[Problem description]:
Repeat each line of the material exactly.

[Record excerpts]:
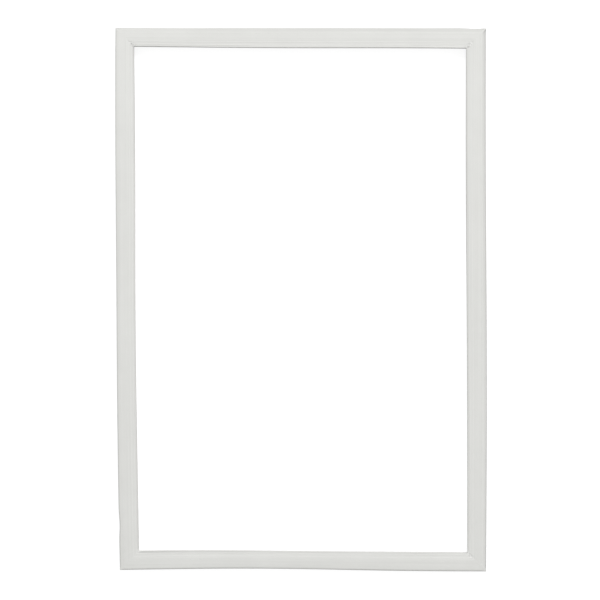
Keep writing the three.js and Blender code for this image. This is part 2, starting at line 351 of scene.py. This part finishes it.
def balloon_wall(inset):
    """The balloon's wall from the base up to the inner lip. inset is 0 outside and one wall inside."""
    foot = BASE_INNER - BALLOON_SETBACK - inset
    head = foot - BALLOON_LEAN
    start = Vector((foot, BASE_TOP))
    end = Vector((head, inner_lip_under(head)))
    bulge = Vector((foot + BALLOON_BULGE, (start.y + end.y) / 2))
    points = []
    for i in range(BALLOON_STEPS + 1):
        t = i / BALLOON_STEPS
        point = (1 - t) ** 2 * start + 2 * t * (1 - t) * bulge + t ** 2 * end
        points.append((point.x, point.y, 0))
    return points


def between(start, end):
    """Points along a straight stretch of a lip, so that it can curl and crumple."""
    count = math.ceil(math.dist(start[:2], end[:2]) / LIP_POINT_SPACING)
    points = []
    for i in range(1, count):
        t = i / count
        points.append((start[0] + t * (end[0] - start[0]), start[1] + t * (end[1] - start[1]), 0))
    return points


def inner_lip_corners(head):
    """The inner lip, from the balloon's wall under it, round its edge, to the end of its ribs."""
    under_edge = (BAND_WIDTH, inner_lip_under(BAND_WIDTH), LIP_EDGE / 2)
    corners = between(head, under_edge)
    corners.append(under_edge)
    corners.append((BAND_WIDTH, inner_lip_top(BAND_WIDTH), LIP_EDGE / 2))
    for inset in LIP_RIB_INSETS:
        rib = lip_rib(inset)
        corners += between(corners[-1], rib[0])
        corners += rib
    return corners


def outer_lip_corners():
    """The outer lip from the face's shoulder, round its edge, to the pocket's wall."""
    tip = SHOULDER_TOP - OUTER_LIP_DROP
    shoulder = (POCKET_OUTER, SHOULDER_TOP, FACE_RADIUS)
    edge = (0, tip, LIP_EDGE / 2)
    under_edge = (0, tip - LIP_EDGE, LIP_EDGE / 2)
    root = (POCKET_OUTER, SHOULDER_TOP - LIP_ROOT, EDGE_RADIUS)
    return [shoulder, *between(shoulder, edge), edge, under_edge, *between(under_edge, root), root]


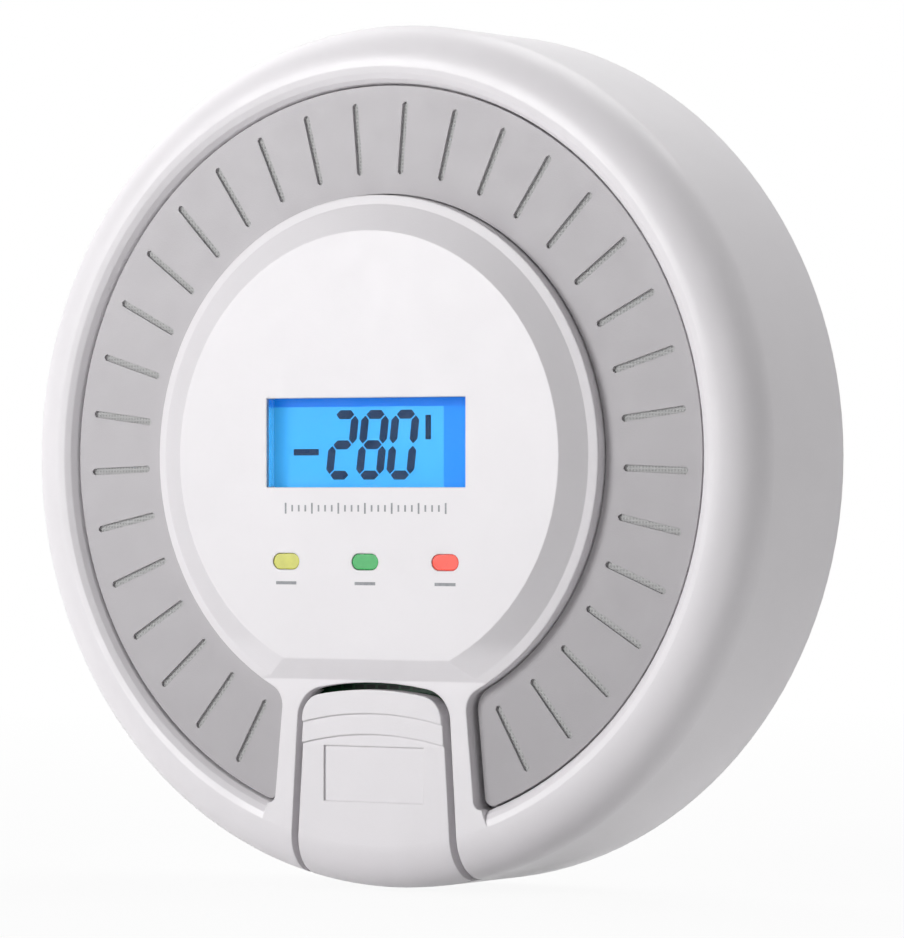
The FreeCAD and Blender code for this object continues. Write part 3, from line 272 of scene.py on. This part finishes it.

[Exercise response]:
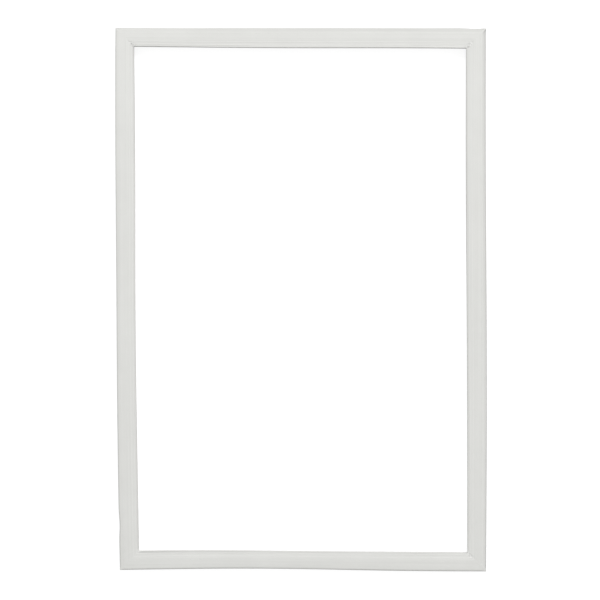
Keep writing the three.js and Blender code for this image. This is part 2, starting at line 351 of scene.py. This part finishes it.
def balloon_wall(inset):
    """The balloon's wall from the base up to the inner lip. inset is 0 outside and one wall inside."""
    foot = BASE_INNER - BALLOON_SETBACK - inset
    head = foot - BALLOON_LEAN
    start = Vector((foot, BASE_TOP))
    end = Vector((head, inner_lip_under(head)))
    bulge = Vector((foot + BALLOON_BULGE, (start.y + end.y) / 2))
    points = []
    for i in range(BALLOON_STEPS + 1):
        t = i / BALLOON_STEPS
        point = (1 - t) ** 2 * start + 2 * t * (1 - t) * bulge + t ** 2 * end
        points.append((point.x, point.y, 0))
    return points


def between(start, end):
    """Points along a straight stretch of a lip, so that it can curl and crumple."""
    count = math.ceil(math.dist(start[:2], end[:2]) / LIP_POINT_SPACING)
    points = []
    for i in range(1, count):
        t = i / count
        points.append((start[0] + t * (end[0] - start[0]), start[1] + t * (end[1] - start[1]), 0))
    return points


def inner_lip_corners(head):
    """The inner lip, from the balloon's wall under it, round its edge, to the end of its ribs."""
    under_edge = (BAND_WIDTH, inner_lip_under(BAND_WIDTH), LIP_EDGE / 2)
    corners = between(head, under_edge)
    corners.append(under_edge)
    corners.append((BAND_WIDTH, inner_lip_top(BAND_WIDTH), LIP_EDGE / 2))
    for inset in LIP_RIB_INSETS:
        rib = lip_rib(inset)
        corners += between(corners[-1], rib[0])
        corners += rib
    return corners


def outer_lip_corners():
    """The outer lip from the face's shoulder, round its edge, to the pocket's wall."""
    tip = SHOULDER_TOP - OUTER_LIP_DROP
    shoulder = (POCKET_OUTER, SHOULDER_TOP, FACE_RADIUS)
    edge = (0, tip, LIP_EDGE / 2)
    under_edge = (0, tip - LIP_EDGE, LIP_EDGE / 2)
    root = (POCKET_OUTER, SHOULDER_TOP - LIP_ROOT, EDGE_RADIUS)
    return [shoulder, *between(shoulder, edge), edge, under_edge, *between(under_edge, root), root]


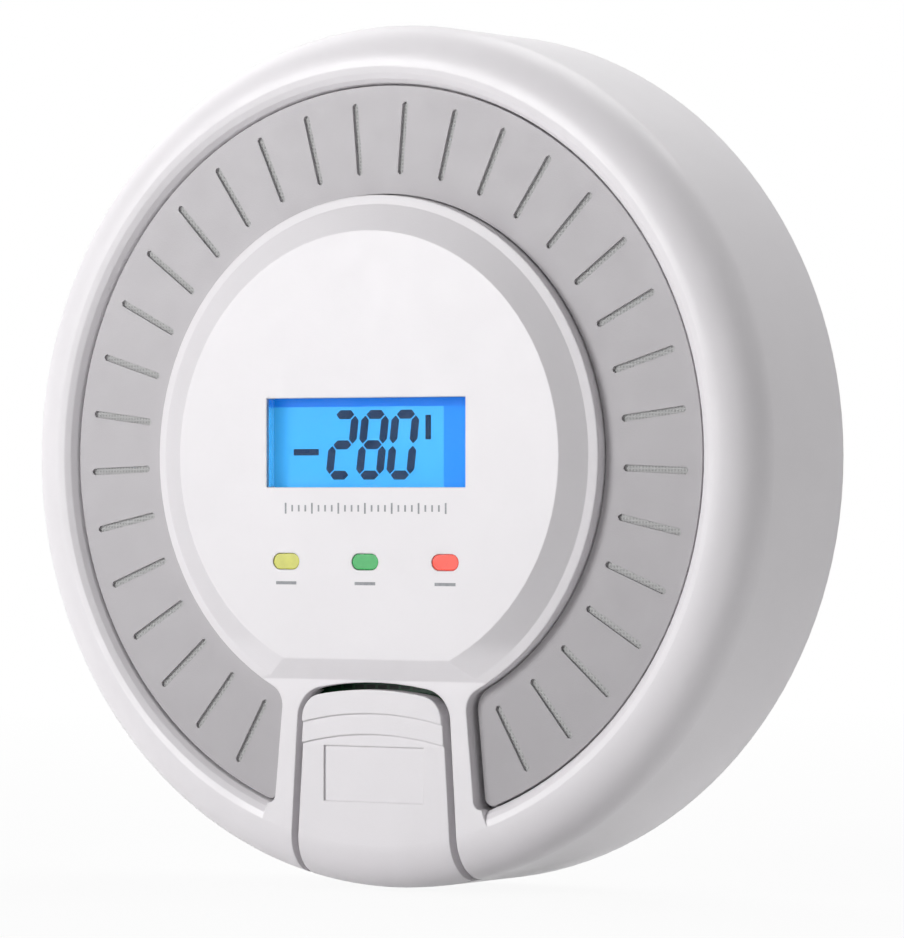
The FreeCAD and Blender code for this object continues. Write part 3, from line 272 of scene.py on. This part finishes it.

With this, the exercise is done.